Here is a nice summary of performance best practices from Jay Pipes of MySQL.
like '%Bags%' query cannot be optimized using indexes.
The only way to improve performance here is to use fulltext indexes or get sphinx to search.
Its because of some other queries are run at the time when you are going to refresh the page of your website. so if for example your website going to run 8-10 queries at time of page refresh then it will take some more time than you run single query in phpmyadmin. and if its take 1-1.5 min to execute then its may not the query problem but it may have prob with the server speed also.
and you also can use MATCH() AGAINST() statement for optimize this type of search queries.
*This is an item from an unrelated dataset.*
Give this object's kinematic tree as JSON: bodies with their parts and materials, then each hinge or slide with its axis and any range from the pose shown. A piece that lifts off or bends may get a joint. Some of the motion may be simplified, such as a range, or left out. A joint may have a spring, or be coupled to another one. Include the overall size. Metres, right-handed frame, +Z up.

Otherwise you are already using PRIMARY KEY, INDEXES and JOINS so there is no need to worry about other things.
just check it out.
Thanks.
There are many ways to optimize Databases and queries. My method is the following.
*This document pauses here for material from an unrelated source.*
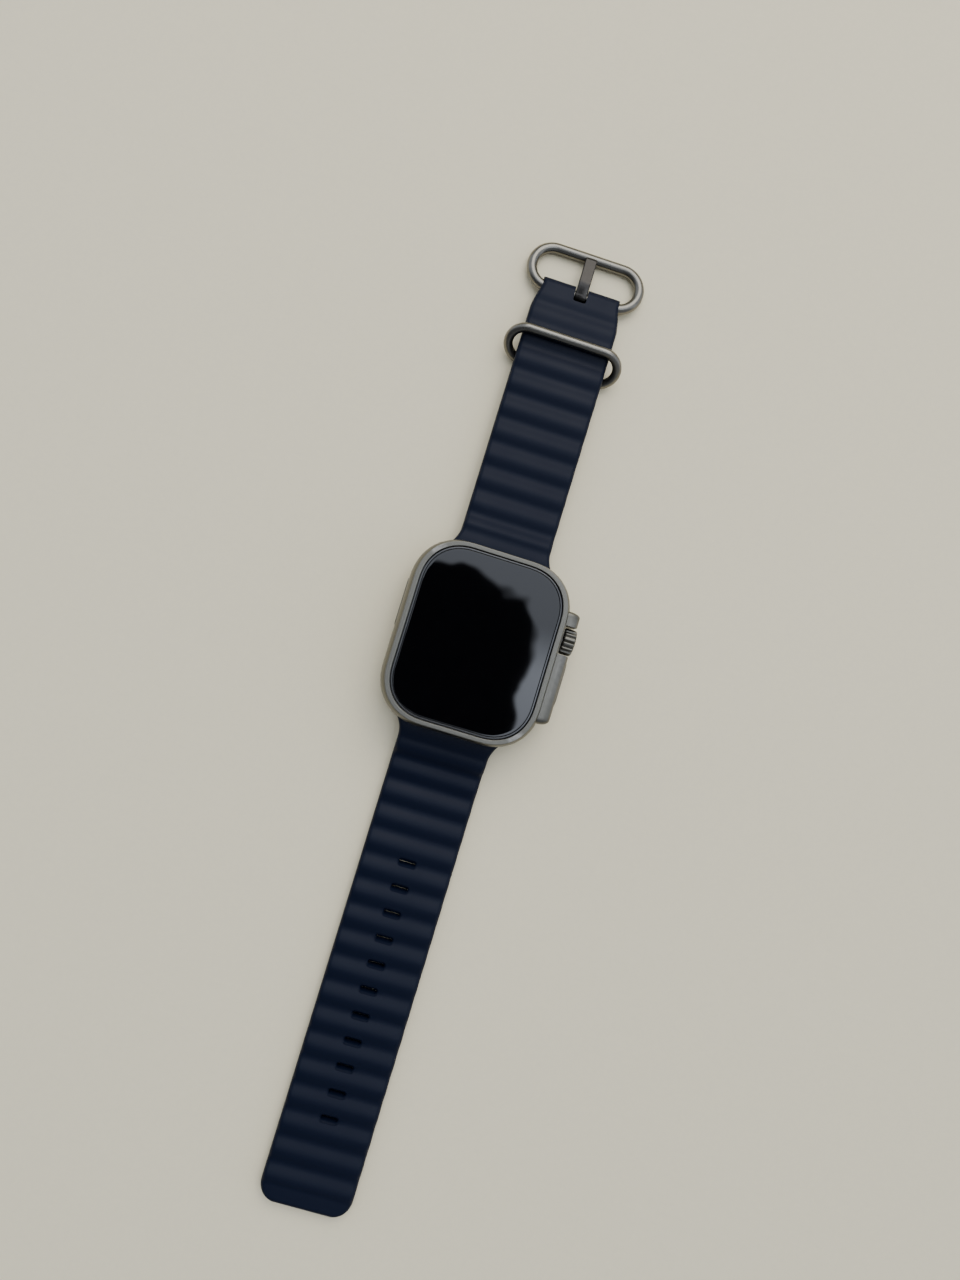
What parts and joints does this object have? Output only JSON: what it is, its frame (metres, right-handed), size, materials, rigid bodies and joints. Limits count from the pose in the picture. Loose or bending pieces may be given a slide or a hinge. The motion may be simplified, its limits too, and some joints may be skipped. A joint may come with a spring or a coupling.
{
  "type": "smartwatch",
  "caption": "Rugged rectangular smartwatch with a raised bezel, guarded crown and push buttons, on a wavy elastomer strap with a wire buckle and a wire keeper.",
  "frame": {"origin": "centre of the flat of the back crystal, on the plane the watch rests on", "axes": "+X towards the crown, +Y towards the buckle, +Z out of the display"},
  "size_m": [0.0458, 0.2608, 0.0144],
  "materials": {
    "titanium": "bead blasted titanium",
    "wire_titanium": "satin brushed titanium wire",
    "machined_steel": "machined",
    "crystal": "polished dark crystal",
    "elastomer": "smooth matte dark blue elastomer",
    "seal_rubber": "matte",
    "black_plastic": "matte",
    "circuit_board": "solder masked board",
    "copper": "wound copper",
    "emitter": "clear green lens"
  },
  "bodies": {
    "case": {"case_frame": "titanium", "front_crystal": "crystal", "display_gasket": "seal_rubber", "display_panel": "black_plastic", "display_flex": "copper", "battery": "black_plastic", "logic_board": "circuit_board", "haptic_motor": "machined_steel", "speaker_module": "black_plastic", "speaker_mesh": "black_plastic", "microphone": "machined_steel", "back_cover": "crystal", "back_gasket": "seal_rubber", "back_crystal": "crystal", "sensor_board": "circuit_board", "sensor_emitter_1": "emitter", "sensor_emitter_2": "emitter", "sensor_emitter_3": "emitter", "sensor_emitter_4": "emitter", "charging_coil": "copper", "alignment_magnet": "machined_steel", "back_screw_1": "machined_steel", "back_screw_2": "machined_steel", "back_screw_3": "machined_steel", "back_screw_4": "machined_steel", "crown_bush": "copper", "crown_seal": "seal_rubber", "crown_switch": "black_plastic", "side_button_seal": "seal_rubber", "side_button_switch": "black_plastic", "action_button_seal": "seal_rubber", "action_button_switch": "black_plastic", "buckle_lug": "machined_steel", "tail_lug": "machined_steel", "buckle_strap_root": "elastomer", "tail_strap_root": "elastomer"},
    "crown_carrier": {"crown_pusher": "machined_steel"},
    "crown": {"crown_shaft": "machined_steel", "crown_encoder_ring": "machined_steel", "crown_knob": "titanium", "crown_cap": "titanium"},
    "side_button": {"side_button_key": "titanium"},
    "action_button": {"action_button_key": "titanium"},
    "buckle_release": {"buckle_release_button": "titanium"},
    "tail_release": {"tail_release_button": "titanium"},
    "buckle_latch": {"buckle_latch_pin": "machined_steel"},
    "tail_latch": {"tail_latch_pin": "machined_steel"},
    "buckle_link_1": {"buckle_strap_1": "elastomer"},
    "buckle_link_2": {"buckle_strap_2": "elastomer"},
    "buckle_link_3": {"buckle_strap_end": "elastomer"},
    "buckle": {"buckle_frame": "wire_titanium"},
    "tongue": {"buckle_tongue": "wire_titanium"},
    "keeper": {"keeper_loop": "wire_titanium"},
    "tail_link_1": {"tail_strap_1": "elastomer"},
    "tail_link_2": {"tail_strap_2": "elastomer"},
    "tail_link_3": {"tail_strap_3": "elastomer"},
    "tail_link_4": {"tail_strap_4": "elastomer"},
    "tail_link_5": {"tail_strap_5": "elastomer"},
    "tail_link_6": {"tail_strap_6": "elastomer"}
  },
  "joints": [
    {"name": "crown_press", "type": "slide", "parent": "case", "child": "crown_carrier", "axis": [-1, 0, 0], "range_m": [0, 0.0004], "stiffness_N_per_m": 3000},
    {"name": "crown_turn", "type": "hinge", "parent": "crown_carrier", "child": "crown", "pos_m": [0.022, 0.0073, 0.0079], "axis": [1, 0, 0], "continuous": true},
    {"name": "side_button_press", "type": "slide", "parent": "case", "child": "side_button", "axis": [-1, 0, 0], "range_m": [0, 0.0004], "stiffness_N_per_m": 3000},
    {"name": "action_button_press", "type": "slide", "parent": "case", "child": "action_button", "axis": [1, 0, 0], "range_m": [0, 0.0004], "stiffness_N_per_m": 3000},
    {"name": "buckle_release_press", "type": "slide", "parent": "case", "child": "buckle_release", "axis": [0, 0, 1], "range_m": [0, 0.0006], "stiffness_N_per_m": 1500},
    {"name": "buckle_latch_lift", "type": "slide", "parent": "case", "child": "buckle_latch", "axis": [0, 0, 1], "range_m": [0, 0.0006]},
    {"name": "tail_release_press", "type": "slide", "parent": "case", "child": "tail_release", "axis": [0, 0, 1], "range_m": [0, 0.0006], "stiffness_N_per_m": 1500},
    {"name": "tail_latch_lift", "type": "slide", "parent": "case", "child": "tail_latch", "axis": [0, 0, 1], "range_m": [0, 0.0006]},
    {"name": "buckle_flex_1", "type": "hinge", "parent": "case", "child": "buckle_link_1", "pos_m": [0, 0.03226, 0.00487], "axis": [-1, 0, 0], "range_deg": [-10, 38], "stiffness_Nm_per_rad": 0.06},
    {"name": "buckle_flex_2", "type": "hinge", "parent": "buckle_link_1", "child": "buckle_link_2", "pos_m": [0, 0.04535, 0.0046], "axis": [-1, 0, 0], "range_deg": [-10, 38], "stiffness_Nm_per_rad": 0.06},
    {"name": "buckle_flex_3", "type": "hinge", "parent": "buckle_link_2", "child": "buckle_link_3", "pos_m": [0, 0.05879, 0.00465], "axis": [-1, 0, 0], "range_deg": [-10, 38], "stiffness_Nm_per_rad": 0.06},
    {"name": "tail_flex_1", "type": "hinge", "parent": "case", "child": "tail_link_1", "pos_m": [0, -0.03318, 0.00299], "axis": [1, 0, 0], "range_deg": [-10, 38], "stiffness_Nm_per_rad": 0.06},
    {"name": "tail_flex_2", "type": "hinge", "parent": "tail_link_1", "child": "tail_link_2", "pos_m": [0, -0.04615, 0.0019], "axis": [1, 0, 0], "range_deg": [-10, 38], "stiffness_Nm_per_rad": 0.06},
    {"name": "tail_flex_3", "type": "hinge", "parent": "tail_link_2", "child": "tail_link_3", "pos_m": [0, -0.06287, 0.00193], "axis": [1, 0, 0], "range_deg": [-10, 38], "stiffness_Nm_per_rad": 0.06},
    {"name": "tail_flex_4", "type": "hinge", "parent": "tail_link_3", "child": "tail_link_4", "pos_m": [0, -0.08314, 0.00192], "axis": [1, 0, 0], "range_deg": [-10, 38], "stiffness_Nm_per_rad": 0.06},
    {"name": "tail_flex_5", "type": "hinge", "parent": "tail_link_4", "child": "tail_link_5", "pos_m": [0, -0.10346, 0.00192], "axis": [1, 0, 0], "range_deg": [-10, 38], "stiffness_Nm_per_rad": 0.06},
    {"name": "tail_flex_6", "type": "hinge", "parent": "tail_link_5", "child": "tail_link_6", "pos_m": [0, -0.12379, 0.00192], "axis": [1, 0, 0], "range_deg": [-10, 38], "stiffness_Nm_per_rad": 0.06},
    {"name": "keeper_slide", "type": "slide", "parent": "buckle_link_3", "child": "keeper", "axis": [0, 1, 0], "range_m": [-0.012, 0.003]},
    {"name": "buckle_pivot", "type": "hinge", "parent": "buckle_link_3", "child": "buckle", "pos_m": [0, 0.0973, 0.00242], "axis": [1, 0, 0], "range_deg": [-45, 40]},
    {"name": "tongue_pivot", "type": "hinge", "parent": "buckle", "child": "tongue", "pos_m": [0, 0.0973, 0.00242], "axis": [1, 0, 0], "range_deg": [0, 55]}
  ],
  "couplings": [
    {"joint": "buckle_latch_lift", "follows": "buckle_release_press", "ratio": 1},
    {"joint": "tail_latch_lift", "follows": "tail_release_press", "ratio": 1}
  ]
}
Look at the DB Schema and see if it makes sense
Most often, Databases have bad designs and are not normalized. This can greatly affect the speed of your Database. As a general case, learn the 3 Normal Forms and apply them at all times. The normal forms above 3rd Normal Form are often called de-normalization forms but what this really means is that they break some rules to make the Database faster.
What I suggest is to stick to the 3rd normal form except if you are a DBA (which means you know subsequent forms and know what you're doing). Normalization after the 3rd NF is often done at a later time, not during design.
Only query what you really need
Filter as much as possible
Your Where Clause is the most important part for optimization.
Select only the fields you need
Never use "Select *" -- Specify only the fields you need; it will be faster and will use less bandwidth.
Be careful with joins
Joins are expensive in terms of time. Make sure that you use all the keys that relate the two tables together and don't join to unused tables -- always try to join on indexed fields. The join type is important as well (INNER, OUTER,... ).
Optimize queries and stored procedures (Most Run First)
Queries are very fast. Generally, you can retrieve many records in less than a second, even with joins, sorting and calculations. As a rule of thumb, if your query is longer than a second, you can probably optimize it.
Start with the Queries that are most often used as well as the Queries that take the most time to execute.
Add, remove or modify indexes
If your query does Full Table Scans, indexes and proper filtering can solve what is normally a very time-consuming process. All primary keys need indexes because they makes joins faster. This also means that all tables need a primary key. You can also add indexes on fields you often use for filtering in the Where Clauses.
You especially want to use Indexes on Integers, Booleans, and Numbers. On the other hand, you probably don't want to use indexes on Blobs, VarChars and Long Strings.
Be careful with adding indexes because they need to be maintained by the database. If you do many updates on that field, maintaining indexes might take more time than it saves.
In the Internet world, read-only tables are very common. When a table is read-only, you can add indexes with less negative impact because indexes don't need to be maintained (or only rarely need maintenance).
Move Queries to Stored Procedures (SP)
Stored Procedures are usually better and faster than queries for the following reasons:
Stored Procedures are compiled (SQL Code is not), making them faster than SQL code.
SPs don't use as much bandwidth because you can do many queries in one SP. SPs also stay on the server until the final results are returned.
Stored Procedures are run on the server, which is typically faster.
Calculations in code (VB, Java, C++, ...) are not as fast as SP in most cases.
It keeps your DB access code separate from your presentation layer, which makes it easier to maintain (3 tiers model).
Remove unneeded Views
Views are a special type of Query -- they are not tables. They are logical and not physical so every time you run select * from MyView, you run the query that makes the view and your query on the view.
If you always need the same information, views could be good.
If you have to filter the View, it's like running a query on a query -- it's slower.
Tune DB settings
You can tune the DB in many ways. Update statistics used by the optimizer, run optimization options, make the DB read-only, etc... That takes a broader knowledge of the DB you work with and is mostly done by the DBA.
****> Using Query Analysers****
In many Databases, there is a tool for running and optimizing queries. SQL Server has a tool called the Query Analyser, which is very useful for optimizing. You can write queries, execute them and, more importantly, see the execution plan. You use the execution to understand what SQL Server does with your query.